A Dihydroxyterephthalic Acid-based Fluorescent Hydrogen-Bonded Organic Framework as a Multifunctional Platform for Acid Vapor Detection, pH Sensing and Proton Conductivity

Abstract

Hydrogen-bonded organic frameworks (HOFs) have gained significant research attention for their potential in addressing different environmental challenges such as pollution control and sustainable energy generation. In the present study, we have developed an ionic 3D HOF, viz. DHT-MEL, by combining 2,5-dihydroxyterephthalic acid (DHT) and melamine (MEL) as the molecular building blocks. The inherent photoluminescence of the HOF arising from fluorescent DHT moiety, coupled with the close proximity of the acid-responsive MEL unit, enables the material with highly efficient acid sensing behavior.
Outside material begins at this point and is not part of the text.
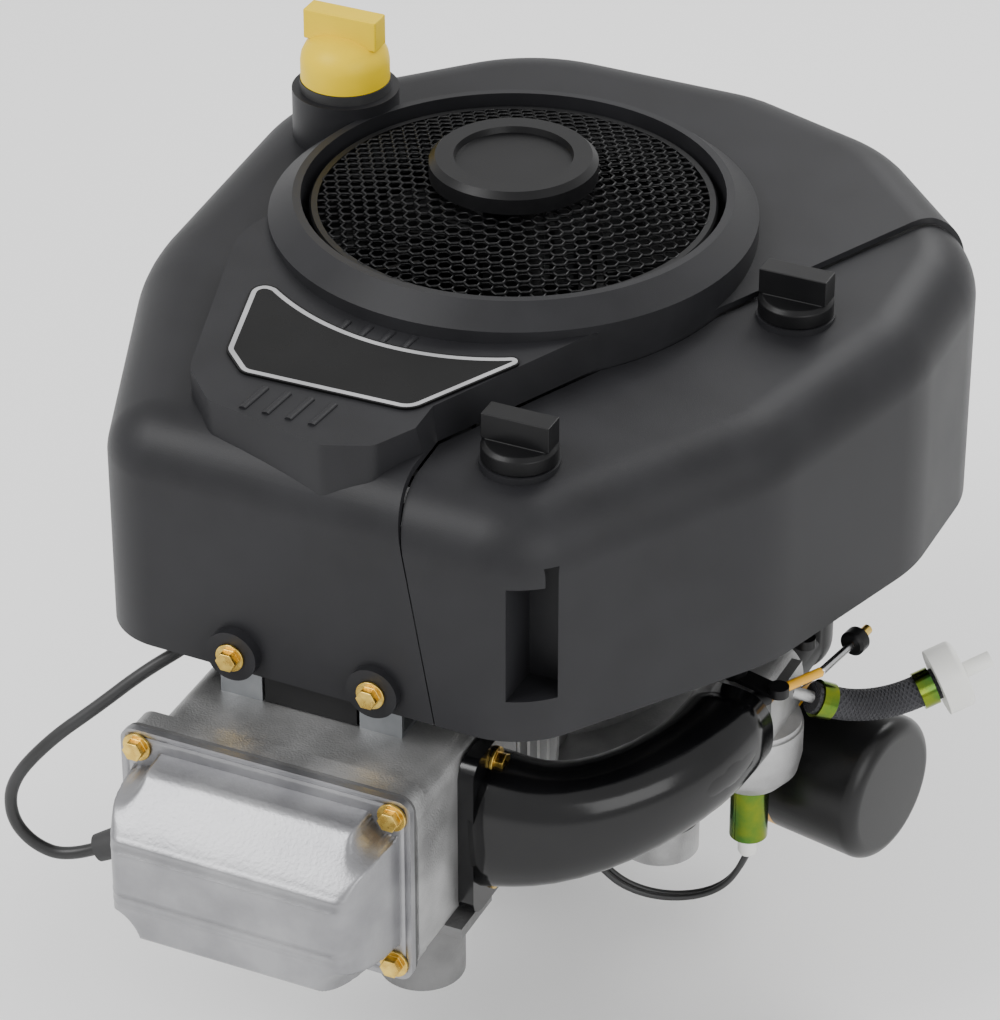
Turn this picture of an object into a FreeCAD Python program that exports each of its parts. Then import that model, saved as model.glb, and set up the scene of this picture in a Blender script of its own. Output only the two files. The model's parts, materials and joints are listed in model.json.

The HOF undergoes a distinct reversible and visible change of fluorescence emission from yellow to blue upon exposure to acids. The acid sensing property works for several inorganic and organic acids in their liquid and vapor phases and was further extended for pH sensing of aqueous solutions. The HOF shows pH sensing capability at different acidic pHs with distinct emission colors: bright blue at pH <2, green in the pH range 2-3, greenish-yellow at pH~4 and yellow at pH >4, which is unprecedented. The sensing experiments can be performed by using HOF-coated paper strips that require only a few micrograms of the material and the testing strips can be reused. Furthermore, the HOF shows good proton conductivity owing to dense H-bonded network. A proton conductivity value of 4.74 × 10 -3 S cm -1 at 57 ℃ and 98% RH was achieved, which is comparable to many reported representative crystalline framework materials. This work establishes a basis for developing multifunctional stable HOFs that combine photoluminescent sensing and proton-conducting properties.